Although we generally recommend buying clothing secondhand, sometimes partaking in a little online retail therapy outside of e-thrift stores like Poshmark or Depop is inevitable. And if you're into keeping up with trendy styles, you've likely perused the popular online retailer known as ASOS at some point or another. The company offers a wide range of brands, including a few brands of its own.
This leads us to wonder: is ASOS a good company?
Many big businesses and online retailers will make vague, greenwash-y promises to invest in "carbon offsetting projects" or to comply with local laws regarding wastewater emissions. However, they are still often guilty of exploitive practices. So when analyzing a business' mission statement or sustainability practices, it's absolutely crucial to use critical thinking, as well as your own judgement.
Is ASOS sustainable?
ASOS' sustainability initiatives are somewhat promising, but it still has a ways to go. Per Wear Next, 34 percent of materials used in ASOS' house labels are sustainably sourced. The site also has a secondhand and vintage section, which is one of the most sustainable ways to shop. One of the brand's in-house lines, Responsible Edit, even uses 50 percent recycled and sustainable fibers, with plans to sustainably source 100 percent of its cotton by 2025.
And though over 90 percent of the company's emissions come from transportation, the company has switched to electric vans for its corporate offices in London. Its corporate offices have also started relying on 25 percent renewable energy, and have started using LED light bulbs, which reduce carbon emissions and ultimately last longer. ASOS has also reduced its packaging, to reduce waste.
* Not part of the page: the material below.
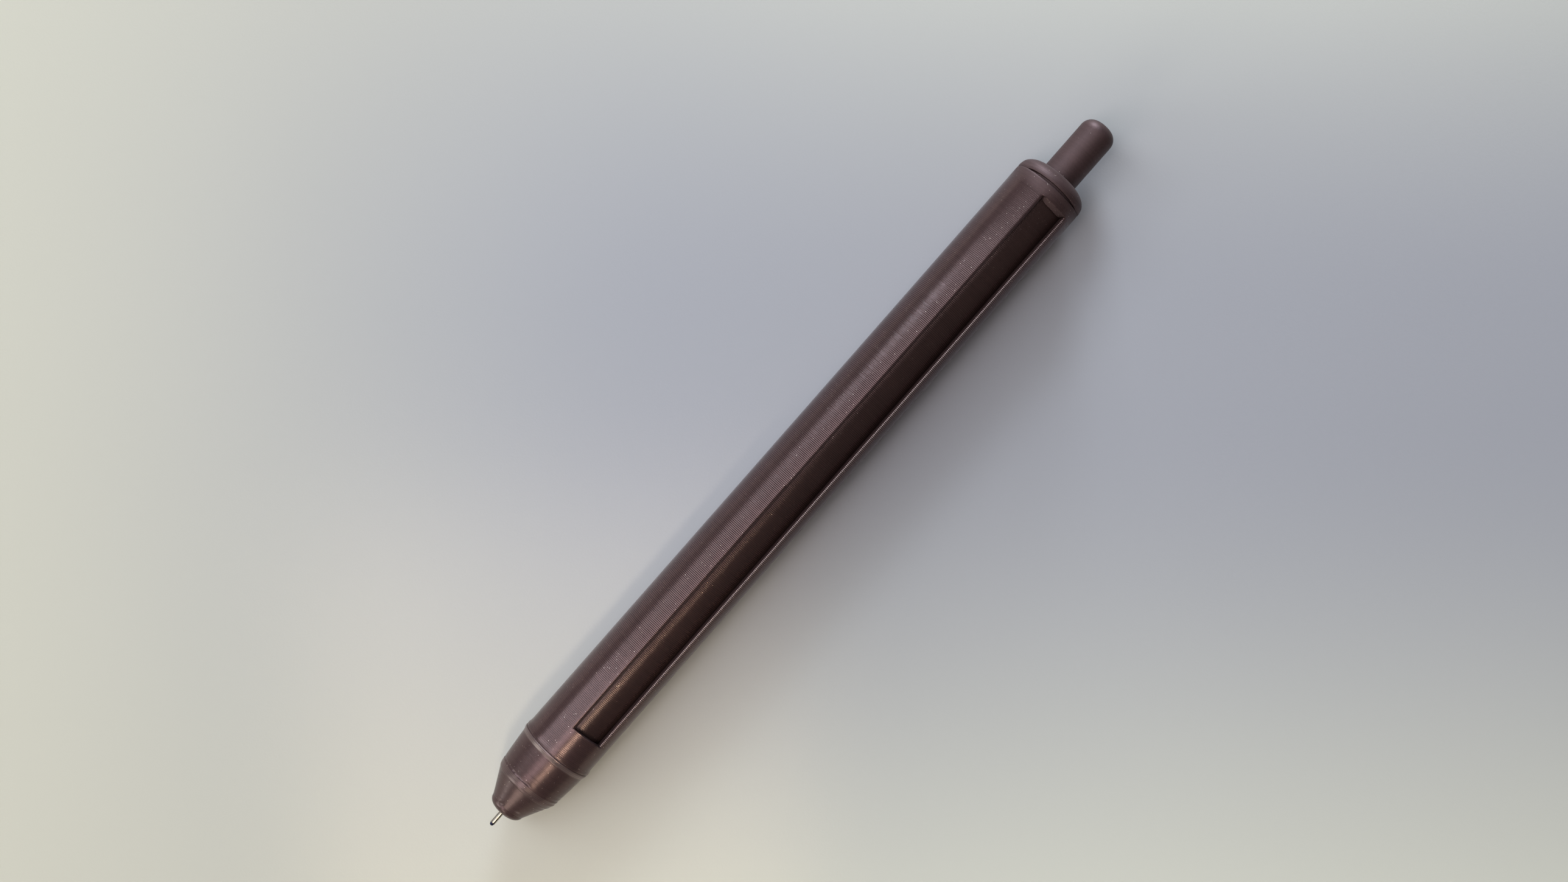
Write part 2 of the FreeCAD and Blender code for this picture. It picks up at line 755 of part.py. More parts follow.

In terms of animal welfare, the site is looking to do better. The brand released an animal welfare policy based on American Humane's Five Freedoms. The company refrains from using animal-based materials such as: angora, fur, animal skins or hairs, and feathers. As of publication, ASOS still uses leather, and doesn't appear to be phasing it out anytime soon.
These are solid steps to a sustainable business, but ASOS is ultimately a fast fashion company. It quickly pumps out trendy styles, and unfortunately, no matter how you look at it, fast fashion is incredibly unsustainable. The materials are damaging and cheap, and trendy looks encourage consumers to wear pieces a few times before they end up in landfills. About 85 percent of our clothing ends up in landfills, and this is just further contributing to the problem.
Is ASOS ethical?
In the ethics department, ASOS could also be doing better. Good On You rates ASOS "Not Good Enough" because almost none of its supply chain is certified by labor standards to ensure the health, safety, and fair compensation of workers. ASOS lists its suppliers and promises to do what it can to protect its employees from contracting COVID-19. But it has no evidence of paying its laborers living wages, which is one of the most important things a company can do to treat its employees fairly.
Even though the styles on ASOS truly cannot be beat, its environmental and ethical policies could definitely be better — until then, we'll mostly stick to thrifting.